I have to agree. I lot of people are comparing the 2.53 chips to similar clocked models, but as you said, the current Macbook Pro's can go up to 3.06. That will decrease the performance between the two considerably.

Depends. We'll have to wait for benchmarks for the i7 620/640 M/LM chips but they should still be faster, use less power particularly at idle and you also have Hyperthreading support on the iN chips where you didn't on the Core2.

It appears from early reports that the lower clocked i5-540 is also quicker than the T9900 in some regards.
 
I would like to see 4 RAM slots and 16GB Max, maybe an external optical in favor of 2 HD with choice to mirror or not. USB 3 seems to be a real must at this point.

When you run large VM's you can use all the RAM and storage you can get.
 
Why is everybody saying 11-29%?

11-29% is for a 2.53Ghz C2D. The current top mbp 15 and 17" come with 2.8Ghz and can go to 3.06Ghz so 2.8/2.53 % 100 = 110% so the diff would be more like 1-19%.

The new chips only come in 2.53 and 2.66Ghz vs 2.8 and 3.06Ghz for the current C2D.

Simple. the 2.53Ghz figures are compared to give an "apples to apples" comparison at a fixed frequency. That advantage alone is 11-29%.

In addition to that the die shrink allows higher frequencies and/or lower power. The % advantage is neither known nor fixed. Part of the variable that is unknown is the "yield" of the "good chips" from the new process. Sometimes they get lucky and there is a bias toward faster, higher frequency chips because the process simply works better. If they don't get lucky with the process, they simply downclock the chips that are made "on average" and the performance is linearly hurt.

If I just spoke French, forget it, just understand there is such a thing as "good batches" and "bad batches".

I am going to guess for a "typical" new chip there is a 16-40% overall improvement, inclusive of a 0.2Ghz average increase. Don't forget there is "good, better, best" all impacted this way.

The fourth low-end speed is pretty much "pulled from the bin". Those can go into Mac-Mini's and Polycarbonate MacBooks. ;)

Rocketman
 
Depends. We'll have to wait for benchmarks for the i7 620/640 M/LM chips but they should still be faster, use less power particularly at idle and you also have Hyperthreading support on the iN chips where you didn't on the Core2.

It appears from early reports that the lower clocked i5-540 is also quicker than the T9900 in some regards.

Yes it is in some specific cases. But overall is just 1-19% faster than the existing 2.8Ghz model.

I was expecting a lot more from a brand new architecture.

As is it looks like it has no advantage over the old C2D for the moment and integrating a GPU that can barely compare to a 2y old 9400m doesn't strike me as a winner either.

Nehalem on the desktop was a bomb (Big increase in performance over the old chips).
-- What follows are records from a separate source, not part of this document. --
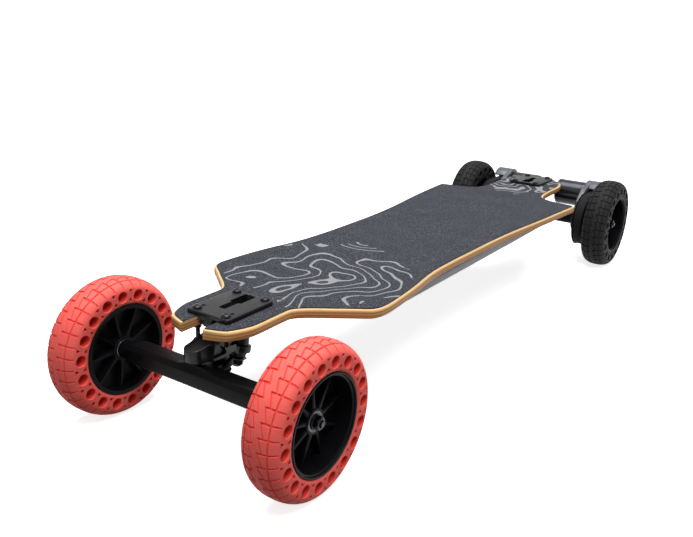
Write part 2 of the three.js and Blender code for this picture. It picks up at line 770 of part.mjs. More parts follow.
// The arm between the two hinges: a nose over the axle, a seat for the lower kingpin, and
// the ring that the upper kingpin passes through
function arm() {
  const [seatNear, seatFar] = seatEnds(lowerKingpinTilt, lowerRingPlace, lowerRingHeight, lowerSeatReach);
  const bossTop = (seatNear[1] + seatFar[1]) / 2 + lowerKingpinGrip;
  const ringLine = upperRingHeight
    + (upperRingPlace - armWaistEnd) * Math.tan(upperKingpinTilt * degree);
  const side = sidePrism([
    [noseLowFront, noseBottom], seatNear, seatFar, [armWaistEnd, ringLine - ringHalf],
    [upperRingPlace, upperRingHeight - ringHalf], [upperRingPlace, upperRingHeight + ringHalf],
    [armWaistEnd, ringLine + ringHalf], [armWaistStart, bossTop - armBossDrop],
    [noseTopEnd + noseChamfer, bossTop], [noseTopEnd, noseTopBack],
    [noseFront + noseChamfer, noseTopFront], [noseFront, noseTopFront - noseChamfer],
  ], -armHalfWidth, armHalfWidth);
  const plan = prism([
    ...arc(noseRadius, fullCircle / 2, fullCircle, noseArcSteps, 0, noseFront + noseRadius),
    [armHalfWidth, noseWideStart], [armHalfWidth, armWaistStart], [armWaistHalfWidth, armWaistEnd],
    [armWaistHalfWidth, upperRingPlace], [-armWaistHalfWidth, upperRingPlace],
    [-armWaistHalfWidth, armWaistEnd], [-armHalfWidth, armWaistStart], [-armHalfWidth, noseWideStart],
  ], beamBottom, plateUnderside);
  const room = ringHalf + ringRadius;
  const ringRooms = onUpperKingpin(joined(
    rod(ringRadius + gap, ringHalf, room, ringSides),
    rod(ringRadius + gap, -room, -ringHalf, ringSides)));
  const ring = onUpperKingpin(rod(ringRadius, -ringHalf, ringHalf, ringSides));
  const boss = onLowerKingpin(
    rod(armBossRadius, lowerSeatReach, lowerSeatReach + lowerKingpinGrip, ringSides));
  const post = rod(pivotPinRadius, noseTopFront - noseChamfer, upperPivotHeight + pivotTipLength,
    kingpinSides);
  const top = plateUnderside - lowerRingHeight;
  const cup = rod(pivotPinRadius + pivotRunGap, noseBottom - overrun,
    lowerPivotHeight + pivotTipLength + pivotRunGap, kingpinSides);
  return cut(
    joined(cut(side.intersect(plan), ringRooms), ring, boss, moved(post, 0, upperPivotPlace, 0)),
    onUpperKingpin(rod(ringHoleRadius, -room, room, ringSides)),
    onLowerKingpin(rod(kingpinRadius + gap, 0, top, kingpinSides)),
    onLowerKingpin(rod(kingpinHeadRadius + 2 * gap, lowerHeadReach - gap, top, kingpinSides)),
    moved(cup, 0, lowerPivotPlace, 0),
  );
}

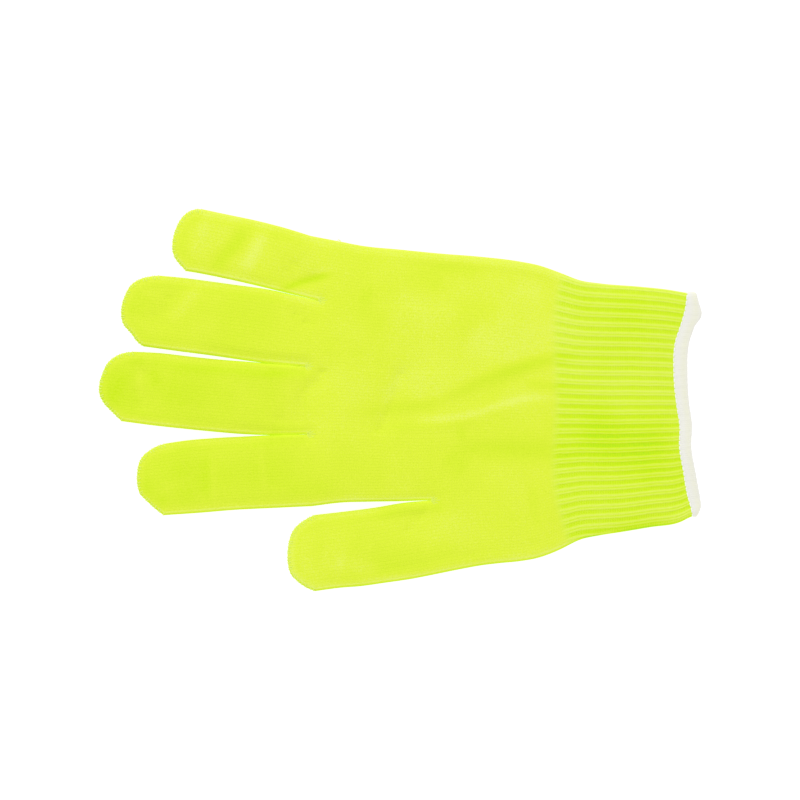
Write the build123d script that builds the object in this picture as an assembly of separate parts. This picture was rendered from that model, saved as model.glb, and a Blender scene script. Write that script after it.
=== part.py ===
from build123d import *
import os
from math import cos, radians, sin, tan

os.makedirs("parts", exist_ok=True)

# A seamless knitted cut resistant work glove lying flat on a table, palm side up.
# +Y runs toward the fingertips, +X toward the little finger side, +Z is up and the table is z = 0.
# All sizes are in millimetres.

# Driving dimensions
THICK = 9.0  # whole glove lying relaxed, both fabric layers and the air between them
WALL = 1.3  # one layer of knitted fabric
EDGE = 4.2  # rounding of the fold where the two layers meet
GAP = 0.6  # clear gap between two segments that bend against each other
REACH = 12.0  # extra length beyond a cut, so that the cut leaves an open tube

KNUCKLE_Y = 38.0  # line across the roots of the four fingers
THUMB_Y = -11.0  # line across the root of the thumb
WRIST_Y = -65.0  # start of the ribbed cuff

HEM_WALL = 1.9  # overlocked band at the cuff mouth, thicker toward the inside
HEM_DEPTH = 5.3  # width of that band along the cuff

ELASTIC_COUNT = 12  # rubber threads laid into the cuff
ELASTIC_SIZE = 0.6
ELASTIC_FIRST_Y = -69.0
ELASTIC_PITCH = 3.6

SEAM_DIAMETER = 1.6  # thread bead that closes a fingertip
SEAM_SINK = 0.3  # how far its centre lies inside the tip's outline
SEAM_START = 96.0  # the arc that it covers, in degrees from the +X side of the tip
SEAM_TURN = 66.0
WEB_WIDTH = 2.4  # closing stitches between two finger roots
WEB_LENGTH = 3.0

# name: root centre x, root y, lean toward +X in degrees, length, width at root and at tip,
# rounding of the +X and of the -X tip corner, places of the bends measured from the root
DIGITS = {
    "pinky": (54.9, KNUCKLE_Y, 13.2, 57.4, 26.0, 25.6, 10.5, 9.5, (22.0, 40.0)),
    "ring": (27.5, KNUCKLE_Y, 8.8, 77.0, 26.2, 28.8, 9.5, 12.0, (30.0, 54.0)),
    "middle": (0.0, KNUCKLE_Y, 4.2, 86.0, 26.8, 28.8, 9.5, 12.5, (33.0, 60.0)),
    "index": (-28.7, KNUCKLE_Y, -3.5, 70.6, 28.4, 28.8, 9.0, 12.5, (28.0, 50.0)),
    "thumb": (-57.4, THUMB_Y, -7.0, 57.2, 29.4, 30.4, 12.5, 13.0, (28.0,)),
}
SEGMENT_NAMES = {3: ("base", "middle", "tip"), 2: ("base", "tip")}

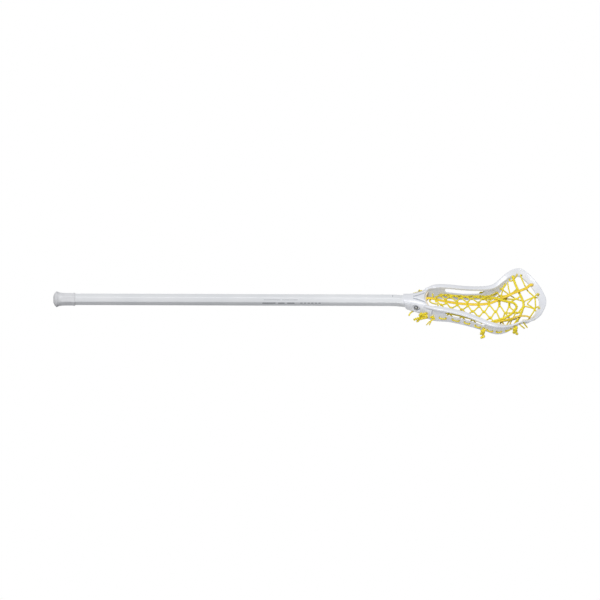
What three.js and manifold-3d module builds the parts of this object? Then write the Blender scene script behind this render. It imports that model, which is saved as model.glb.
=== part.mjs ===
// A women's lacrosse stick: a bent octagonal shaft with a rubber end cap, and a moulded head strung
// with laces, a thong and shooting strings. Millimetres. X runs from the butt to the scoop, Z points
// out of the open face of the head, and Y runs across it. The butt's flat end is at the origin.
import * as THREE from 'three';
import { ParametricGeometry } from 'three/addons/geometries/ParametricGeometry.js';
import { mergeVertices } from 'three/addons/utils/BufferGeometryUtils.js';
import Module from 'manifold-3d';

const wasm = await Module();
wasm.setup();

// ---- Driving dimensions ----
const GAP = 0.3; // kept between pieces that touch on the real object
const SHAFT = {
  acrossFlats: 25.4, wall: 1.6, start: 7.5, end: 815, bendStart: 748, bendEnd: 772, slope: 0.176 };
const COAT = { start: 48.3, thickness: 0.2 }; // the lacquer ends where the cap's sleeve begins
const CAP = { length: 48, faceRadius: 7, rimRadius: 17.7, rimX: 7.5, sleeveX: 20, sleeveWall: 0.9 };
const RIM = { chamfer: 2.5, crown: 2.5, lipDepth: 6.5, edge: 1.8, wall: 3.2, wallIn: 6, footWidth: 4.6 };
const SOCKET = { end: 817.5, clearance: 0.3 };
const BALL_STOP = { centreX: 865, radius: 43, pad: 4, padHalfWidth: 23, padTop: 7, padFloor: -14 };
const WINDOW = { start: 871, end: 952, underRim: 5.5, railAtStart: 19.5, railAtEnd: 16.5 };
const SCREW = {
  x: 803, z: -5, seatY: -16.8, headRadius: 4.4, headHeight: 2.8, shankRadius: 1.9, length: 14 };
const WASHER = { radius: 5, thickness: 0.8 };
const LACE = 1.1; // radius of the thin laces
const THICK = 2.1; // radius of the thong and the shooting strings
const HOLE = 2.3; // radius of a lace hole
const THICK_HOLE = 3.2; // radius of a hole for a thick string

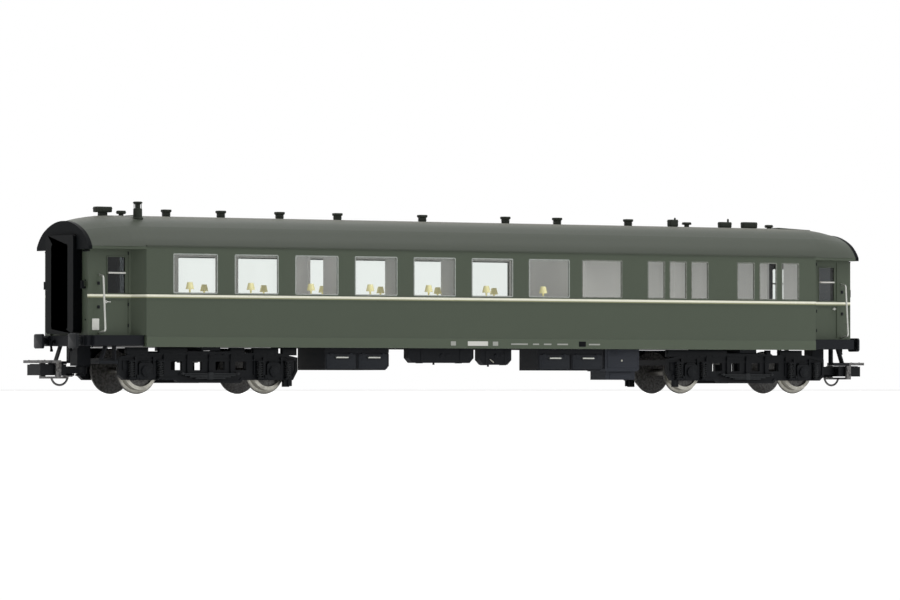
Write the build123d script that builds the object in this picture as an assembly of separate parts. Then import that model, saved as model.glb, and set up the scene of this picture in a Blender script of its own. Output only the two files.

The problem is that apple took a bad decision and replaced a machine with 8 cores and 32gb ram with a desktop with one quad cpu and only 16Gb ram (that would cost an arm and a leg to upgrade to).

Lets hope they don't do something similar with the next MBP.
 
Looking to buy a new macbook pro ASAP

My computer just died today. Does this new news from Intel mean I should wait to purchase a macbookpro? Advise would be greatly appreciated.

Graphic Designer, so I use my mac for my career if that helps. Thanks
 
Simple. the 2.53Ghz figures are compared to give an "apples to apples" comparison at a fixed frequency. That advantage alone is 11-29%.

In addition to that the die shrink allows higher frequencies and/or lower power. The % advantage is neither known nor fixed. Part of the variable that is unknown is the "yield" of the "good chips" from the new process. Sometimes they get lucky and there is a bias toward faster, higher frequency chips because the process simply works better. If they don't get lucky with the process, they simply downclock the chips that are made "on average" and the performance is linearly hurt.

If I just spoke French, forget it, just understand there is such a thing as "good batches" and "bad batches".

I am going to guess for a "typical" new chip there is a 16-40% overall improvement, inclusive of a 0.4Ghz average increase. Don't forget there is "good, better, best" all impacted this way.

Rocketman

Yes I know all this details and the results they are getting from the first generation are exactly as in the past.

I guess my issue is with all those reviews that make it sound like the next coming or something when is just a modest upgrade that might have potential in the next update but not this one.

The process they use makes no diff to the end result which is that they can/want to only produce 2.53 and 2.66Ghz chips vs 2.8-3.33 in the old generation.

That they are nowhere near good enough at making integrated GPUs as demonstrated by a new GPU that can barely match a 2y old 9400m.

I understand the marketing logic behind forcing people to buy chips with your crapy GPU included but it should be illegal as it seems anti competitive (If you cant make better GPUs include them on your chips so people have no choice but buy them, anybody remember M$ and IE?) . :)
 
My computer just died today. Does this new news from Intel mean I should wait to purchase a macbookpro? Advise would be greatly appreciated.

Graphic Designer, so I use my mac for my career if that helps. Thanks

If you need the machine, which is sounds like you do then buy a new one now (you have two weeks to exchange it minus a restocking fee should new ones come out in that timeframe).

As for when the new ones are coming out, there have been no rumors suggesting it is soon so we really don't know. Based on trends, it should be between January and April.